We had dinner with Razia Jan which I am now discovering is like a refueling visit. When I see too many men make dumb decisions or get embroiled in sandbox fights or think narrowly about their work, all I have to do is go to Razia’s house and meet the extraordinary women she collects around her.

I talked with one young woman who got an MBA in the US some years ago. She told me that in her life at work here in Kabul she thinks about the lessons from her leadership and OB classes more than any other of her MBA classes. I asked her why. She told me the consequences of not understanding OB and poor leadership are visible all around her.

Few people see the gender dynamics at work when the (few) women who hold professional positions try hard to avoid making mistakes, creating a whole series of non events, while the men (98% of all decision makers both in civil and military life) get away with making one bad judgment after another, poorly thought through decisions, cover their behinds and take silly risks; the damage of this is then either cleaned up by women or good men (this goes mostly unnoticed) or the day is saved by other men who then become heroes.

Escapade

We went on our usual walk in Bagh-e-bala below the Intercontinental hotel. As we walked back Janneke spotted a hole in the fence and a path up the hill where a bunch of young girls and boys were carrying a variety of jugs with water. The older girl would gather as many jugs as she could, carry about 50 yards up the hill and then return to get another bunch that the smallest kids were not able to manage.

We picked up the jugs and took them to another hole in another fence all the while enjoying our escape into the wide open of Kabul.
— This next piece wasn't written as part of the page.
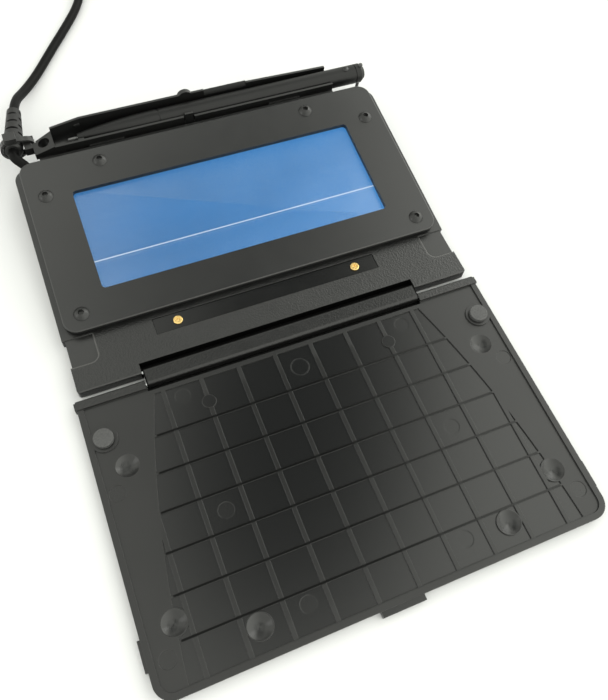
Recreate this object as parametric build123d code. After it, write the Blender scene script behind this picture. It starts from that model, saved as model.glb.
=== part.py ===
from build123d import *
import math
import os

os.makedirs("parts", exist_ok=True)

# Frame: millimetres, +X to the right, +Y away from the writer, +Z up.
# The origin is on the desk, under the middle of the base.

# Shared sizes
overrun = 20.0              # how far every cutting tool runs past what it cuts
running_clear = 0.05        # radial play of pins, screws and sliding fits
seat_clear = 0.15           # play round a piece that drops into a pocket
desk_clear = 0.05           # how far the soft cords stay above the desk

# Base moulding: flat hinge block in front, sloping housing behind
housing_half_width = 76.0
side_step = 0.5
block_half_width = housing_half_width - side_step
smooth_half_width = block_half_width - side_step
base_near_y = -49.2
smooth_near_y = -39.2
base_rear_y = 46.6
ledge_rear_y = 50.2         # the back steps out to meet the pen tray
ledge_left_inset = 11.0
ledge_right_inset = 16.0
ledge_left_x = ledge_left_inset - housing_half_width
ledge_right_x = housing_half_width - ledge_right_inset
base_bottom_z = 1.0
block_top_z = 5.0
block_corner_radius = 1.0
rear_corner_radius = 5.0
block_edge_radius = 0.7
pad_inset = 10.7            # width of each smooth corner pad
pad_half_gap = housing_half_width - pad_inset
pad_drop = 0.4
pad_corner_radius = 3.0

# Hinge recess in the block
recess_side = 22.3          # block left at each side of the recess
recess_half_width = block_half_width - recess_side
recess_far_y = -45.2

# Sloping deck: the plane of the metal plate's top
deck_slope_deg = 6.03
deck_height = 10.92         # above the desk at y = 0
plate_near_v = -27.85       # along the slope, from the deck's own origin
plate_far_v = 46.96
plate_side_inset = 2.3
plate_half_width = housing_half_width - plate_side_inset
plate_corner_radius = 5.0
plate_thickness = 1.5
plate_bevel = 0.35
window_side = 16.7           # plate left at each side of the window
window_half_width = plate_half_width - window_side
window_near_v = -13.88
window_far_v = 29.46
window_corner_radius = 1.5
frame_thickness = 1.5
frame_inset = 0.6           # the screen frame stands back under the plate
skin_thickness = 2.3        # roof of the housing, under the screen frame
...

Our guard walked along and we would look at him each time we moved further away from the path as if to ask whether our jail break was OK.

But then finally the call came from our security folks that we had strayed too far and we marched obediently back to the main road. We ended our walk seeking out a different tea tent and settled on a carpeted platform to enjoy green tea and a snack that was fried and served in vinegar. It led to conversations about GI afflictions but some of us were too curious not to try. Now, many hours later, I can say that all is well and the snack was quite nice.

We had lunch at the Wakhan Cafe which serves the best espresso and macchiato in Kabul, nearly as good as the macchiato in Addis. It was a balmy winter day, more like spring, and so had out lunch outside in the withered garden.

On our way to the newly opened Kabul health club we stopped at one of the supermarkets that cater to the foreign community. Sara ran into a colleague from CRS who took her job in Bolivia before moving to Herat, right in front of the frozen meats, imagine that!

Right in the middle of the candy aisle I dropped a bottle of fish sauce which stank the place up so badly that the staff thought it a good idea to cover up the smell with room fresheners. The end result of this is best described as rotting fish in a perfume store. These odors mingled with the very strong chemicals from the painting that was done on the second floor – a nasty cocktail of chemicals that gave me an instant headache.

We never found the Kabul health club. Because it expects to cater to the well-heeled foreign community it is trying to fly so far under the radar that we couldn’t find it.

After introducing Sara to Chicken Street we returned home with a bunch of daffodils, green peppers for our chili omelet tomorrow and a bag full of eggs. Back home it was time for Dari homework (write down your daily routines in Dari), learning the vocabulary words for lesson 9. The reward for all this studying was watching Seinfeld for the remainder of the evening. It was a good Friday! No bombs, no explosions, no kidnappings.